• WHAT TO WORK ON:
The listing below contains a span that opens with the line containing "obj.matrix_parent_inverse = Matrix.Identity(4)" and closes with the line containing "return total". Return that span exactly.

• PROVIDED DATA:
------------

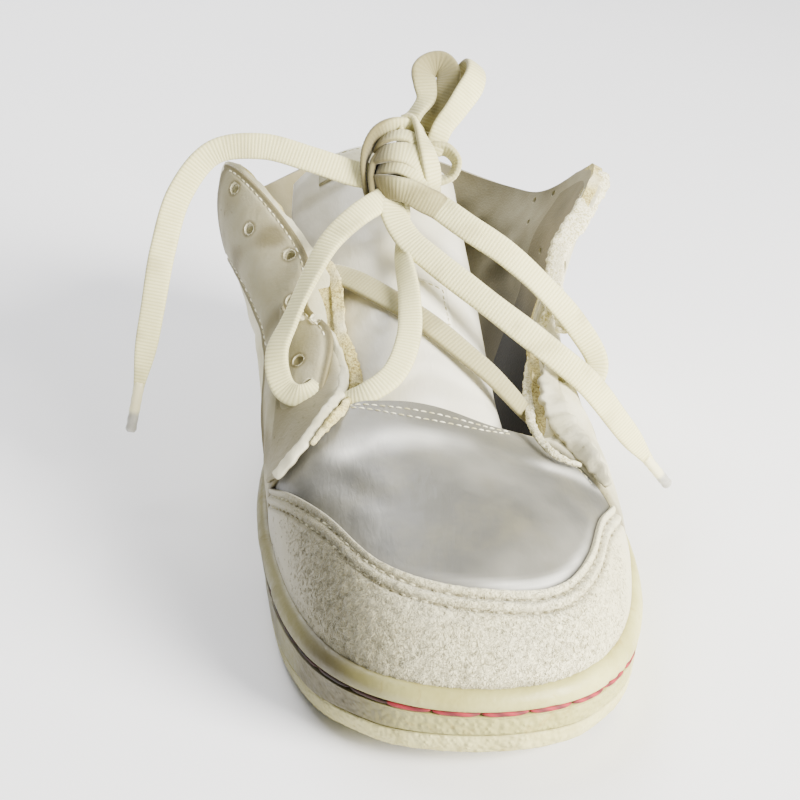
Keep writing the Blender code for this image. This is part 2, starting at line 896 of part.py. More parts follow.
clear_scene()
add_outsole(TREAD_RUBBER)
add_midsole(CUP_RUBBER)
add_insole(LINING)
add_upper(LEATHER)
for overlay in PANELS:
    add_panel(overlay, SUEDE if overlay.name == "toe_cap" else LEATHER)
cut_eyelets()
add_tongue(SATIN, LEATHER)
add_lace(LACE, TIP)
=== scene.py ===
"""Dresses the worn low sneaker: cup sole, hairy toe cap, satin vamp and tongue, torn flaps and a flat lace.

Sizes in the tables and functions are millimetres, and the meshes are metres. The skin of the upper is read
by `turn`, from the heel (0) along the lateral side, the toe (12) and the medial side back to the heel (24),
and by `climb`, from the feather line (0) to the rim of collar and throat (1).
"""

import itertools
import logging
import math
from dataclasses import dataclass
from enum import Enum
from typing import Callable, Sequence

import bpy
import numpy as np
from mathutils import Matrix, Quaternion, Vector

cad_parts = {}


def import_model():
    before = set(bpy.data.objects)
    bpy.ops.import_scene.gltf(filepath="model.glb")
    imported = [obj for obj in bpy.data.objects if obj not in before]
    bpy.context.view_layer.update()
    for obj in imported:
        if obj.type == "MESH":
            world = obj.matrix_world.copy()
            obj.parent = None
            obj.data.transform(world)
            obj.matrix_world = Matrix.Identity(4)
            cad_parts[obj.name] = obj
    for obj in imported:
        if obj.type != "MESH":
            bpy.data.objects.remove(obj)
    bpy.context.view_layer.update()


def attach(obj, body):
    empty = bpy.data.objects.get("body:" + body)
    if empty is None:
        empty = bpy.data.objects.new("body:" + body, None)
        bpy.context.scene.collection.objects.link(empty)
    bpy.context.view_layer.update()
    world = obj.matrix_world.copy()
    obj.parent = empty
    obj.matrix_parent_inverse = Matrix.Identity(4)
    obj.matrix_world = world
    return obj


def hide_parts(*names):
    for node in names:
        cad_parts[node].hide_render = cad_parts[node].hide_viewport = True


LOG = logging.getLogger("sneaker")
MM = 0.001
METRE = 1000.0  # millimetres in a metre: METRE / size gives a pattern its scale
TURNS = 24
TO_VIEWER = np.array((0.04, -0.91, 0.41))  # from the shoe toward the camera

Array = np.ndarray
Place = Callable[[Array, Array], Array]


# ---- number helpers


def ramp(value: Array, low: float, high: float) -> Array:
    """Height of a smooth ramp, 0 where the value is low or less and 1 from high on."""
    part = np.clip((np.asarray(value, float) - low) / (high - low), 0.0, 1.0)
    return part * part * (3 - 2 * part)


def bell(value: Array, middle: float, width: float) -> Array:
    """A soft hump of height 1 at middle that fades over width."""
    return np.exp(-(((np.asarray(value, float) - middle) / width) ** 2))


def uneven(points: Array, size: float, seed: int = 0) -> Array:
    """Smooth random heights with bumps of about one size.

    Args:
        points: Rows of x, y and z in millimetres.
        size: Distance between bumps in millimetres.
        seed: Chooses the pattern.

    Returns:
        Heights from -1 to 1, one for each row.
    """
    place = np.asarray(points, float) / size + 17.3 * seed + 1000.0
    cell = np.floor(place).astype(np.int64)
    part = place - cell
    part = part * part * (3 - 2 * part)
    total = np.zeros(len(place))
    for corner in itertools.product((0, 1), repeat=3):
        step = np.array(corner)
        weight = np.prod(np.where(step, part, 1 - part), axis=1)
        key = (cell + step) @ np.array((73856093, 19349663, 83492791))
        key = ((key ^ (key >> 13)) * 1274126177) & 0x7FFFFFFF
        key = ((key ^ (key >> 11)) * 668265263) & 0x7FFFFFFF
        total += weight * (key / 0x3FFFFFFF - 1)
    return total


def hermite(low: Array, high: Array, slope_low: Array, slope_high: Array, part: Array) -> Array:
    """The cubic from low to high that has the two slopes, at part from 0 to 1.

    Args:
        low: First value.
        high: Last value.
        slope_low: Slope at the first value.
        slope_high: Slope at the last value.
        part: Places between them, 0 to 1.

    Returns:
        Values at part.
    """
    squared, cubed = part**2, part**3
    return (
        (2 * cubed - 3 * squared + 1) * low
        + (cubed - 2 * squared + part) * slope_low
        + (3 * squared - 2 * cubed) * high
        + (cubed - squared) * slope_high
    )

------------

• EXPECTED ANSWER:
    obj.matrix_parent_inverse = Matrix.Identity(4)
    obj.matrix_world = world
    return obj


def hide_parts(*names):
    for node in names:
        cad_parts[node].hide_render = cad_parts[node].hide_viewport = True


LOG = logging.getLogger("sneaker")
MM = 0.001
METRE = 1000.0  # millimetres in a metre: METRE / size gives a pattern its scale
TURNS = 24
TO_VIEWER = np.array((0.04, -0.91, 0.41))  # from the shoe toward the camera

Array = np.ndarray
Place = Callable[[Array, Array], Array]


# ---- number helpers


def ramp(value: Array, low: float, high: float) -> Array:
    """Height of a smooth ramp, 0 where the value is low or less and 1 from high on."""
    part = np.clip((np.asarray(value, float) - low) / (high - low), 0.0, 1.0)
    return part * part * (3 - 2 * part)


def bell(value: Array, middle: float, width: float) -> Array:
    """A soft hump of height 1 at middle that fades over width."""
    return np.exp(-(((np.asarray(value, float) - middle) / width) ** 2))


def uneven(points: Array, size: float, seed: int = 0) -> Array:
    """Smooth random heights with bumps of about one size.

    Args:
        points: Rows of x, y and z in millimetres.
        size: Distance between bumps in millimetres.
        seed: Chooses the pattern.

    Returns:
        Heights from -1 to 1, one for each row.
    """
    place = np.asarray(points, float) / size + 17.3 * seed + 1000.0
    cell = np.floor(place).astype(np.int64)
    part = place - cell
    part = part * part * (3 - 2 * part)
    total = np.zeros(len(place))
    for corner in itertools.product((0, 1), repeat=3):
        step = np.array(corner)
        weight = np.prod(np.where(step, part, 1 - part), axis=1)
        key = (cell + step) @ np.array((73856093, 19349663, 83492791))
        key = ((key ^ (key >> 13)) * 1274126177) & 0x7FFFFFFF
        key = ((key ^ (key >> 11)) * 668265263) & 0x7FFFFFFF
        total += weight * (key / 0x3FFFFFFF - 1)
    return total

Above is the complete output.